I'm actually making my first ever knife with removable scales as we speak... bit different. No pins... No corby or loveless bolts... never done one before... never been asked in all fairness. 16 years and no ones ever asked for removable scales, cant get my head around that one little thing... Seems kinda weird.
 
You used to use parcel tape? I did initially, but got real annoyed at it leaving patches of itself over the blade. Masking tape tape for me, with bisley gun grease on the blade prior to tape application...(no specific reason for bisley, i just had a big tub of it, you dont need much) Run a sharp blade down the spine, all comes off easily, but yeah.... parcel tape can f..k right off.

I'm actually making my first ever knife with removable scales as we speak... bit different. No pins... No corby or loveless bolts... never done one before... never been asked in all fairness. 16 years and no ones ever asked for removable scales, cant get my head around that one little thing... Seems kinda weird.
Yup, the residue is a PITA, I persevered for years with the meths to remove it.

How are you 'fixing' the removable scales? I am on with one at present too.




@Stuart Mitchell Knives Are you using only the cyanoacrylate for scales and bolts? Does it offer a strong enough bond? Could you explain the advantages and disadvantages of using it vs epoxy in this context please? I’ve only ever used it in woodworking where I want a temporary or low strength/fast setting adhesion.
I might use epoxy now and again, not very often at all, though. I find the CA much stronger, by a long way. I use two different viscosities, too, thin and medium. I find that thinner stronger than the medium, but there isn't much in it, but you have to be fast with the thin, as it goes off like mad.

The blue and red knife you see up there, like an idiot, when I bonded the scales to the liners (with the thin CA), I created two RH scales. I know that they would not come apart, no chance, no way. I suspect the G10 might delaminate first. With epoxy, I would have got them apart.

I have actually saved them, took a little thinking outside the box though :)

I'll get a photo later.
 
I did a couple of removable scale knives a few years ago. Used 3mm dowel pins for initial alignment. Drilled and reamed through holes in handle and blade. Needed to lap holes back to size after heat treatment as I didn’t have a carbide reamer the right size.
Handles held by two pairs of stainless screws from https://www.accu.co.uk/brand/1-accuscrews
Tried various head styles. M4 Torx countersunk flat was best but countersunk domed were interesting too. Screws fitted into brass threaded tubes that were a snug fit in reamed holes. Had to make the threaded tubes myself. Not an easy thing to find.

Lanyard hole had no tube liner.
 
I did a couple of removable scale knives a few years ago.

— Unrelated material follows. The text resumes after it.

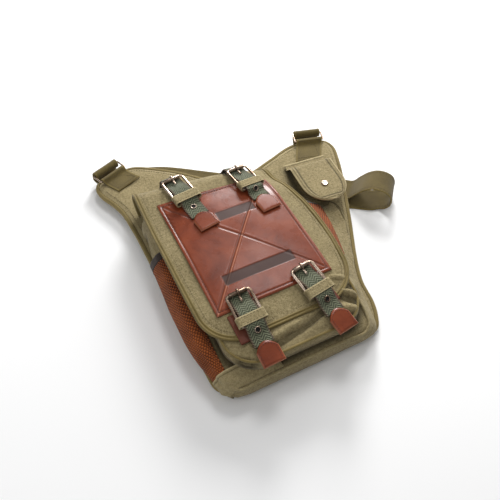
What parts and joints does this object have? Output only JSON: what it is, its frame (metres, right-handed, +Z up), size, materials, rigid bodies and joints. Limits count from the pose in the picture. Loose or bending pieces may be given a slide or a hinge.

Used 3mm dowel pins for initial alignment. Drilled and reamed through holes in handle and blade. Needed to lap holes back to size after heat treatment as I didn’t have a carbide reamer the right size.
Handles held by two pairs of stainless screws from https://www.accu.co.uk/brand/1-accuscrews
Tried various head styles. M4 Torx countersunk flat was best but countersunk domed were interesting too. Screws fitted into brass threaded tubes that were a snug fit in reamed holes. Had to make the threaded tubes myself. Not an easy thing to find.

Lanyard hole had no tube liner.
Done a little more on mine today, sounds like we have gone about the process in a very similar way.
 
@Stuart Mitchell Knives Are you using only the cyanoacrylate for scales and bolts? Does it offer a strong enough bond? Could you explain the advantages and disadvantages of using it vs epoxy in this context please? I’ve only ever used it in woodworking where I want a temporary or low strength/fast setting adhesion.
This knife.



Now looks like this.





As mentioned earlier, like an idiot, I glued up (with CA) 2 x RH scales, which isn't going to work, is it?



I was short of blue G10, though, and I knew that that incorrectly fitted liner would not be coming off without causing damage, so this morning that knife looked like this.

Pile side.



Mark side.



Red, blue, red, tang, red, blue. I had to use that incorrectly lined blue scale, so a liner was also applied to the other side.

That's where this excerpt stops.